Plus tard, c’est la mention « w/o » (« walkover ») qui figurait cette fois-ci à la place du score final cumulé de la rencontre Gambie/Seychelles. Habituée aux abréviations sportives et en anglais, mais non moins intriguée, je n’ai pas tardé à découvrir que ni le match aller, ni le match retour de cette rencontre ne s’étaient disputés ; la Gambie avait cette fois été disqualifiée, s’étant rendue coupable d’avoir enfreint la limite d’âge des joueurs lors d’un match éliminatoire de la Coupe d’Afrique des moins de 20 ans contre le Libéria. Peu chanceuse, la Gambie s’était faite prendre. Elle avait donc écopé peu avant de 2 ans de suspension, suspension qui touchait également l’équipe A de Gambie.

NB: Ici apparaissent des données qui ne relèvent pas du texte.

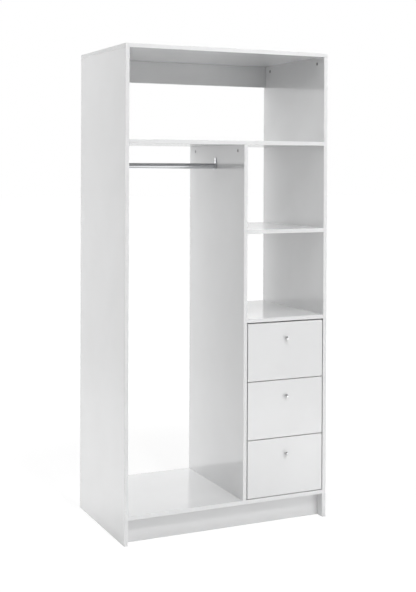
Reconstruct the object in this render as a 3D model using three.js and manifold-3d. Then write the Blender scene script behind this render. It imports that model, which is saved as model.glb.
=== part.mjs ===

Alors que je m’attendais à naviguer en des eaux plus calmes pour la seconde phase des éliminatoires et que je découvrais avec délectation la victoire surprise du petit Lesotho face au Kenya, le répit fut de courte durée. Sacrebleu ! Retour de la mention « awd ». La rencontre Congo / Rwanda, s’était soldée par une victoire du dernier au terme d’un suspens haletant et d’une séance de tirs aux buts fortement déconseillée aux cardiaques. Hélas, pour les malheureux Rwandais, la confédération africaine de football avait trouvé parmi ses rangs un obscur joueur du nom de Daddy Birori, au sujet duquel la fédération rwandaise avait affirmé mordicus qu’il était au-dessus de tout soupçon. Jusqu’à ce que l’on découvre que le dit Daddy Birori, de son vrai nom Etekiama Agity Tady, possédait un passeport congolais (du Congo Kinshasa). La fédération rwandaise, dont la combine fut très peu appréciée de la confédération africaine de football, fut donc elle aussi priée de quitter la compétition et vit le Congo accéder à la phase ultime des éliminatoires.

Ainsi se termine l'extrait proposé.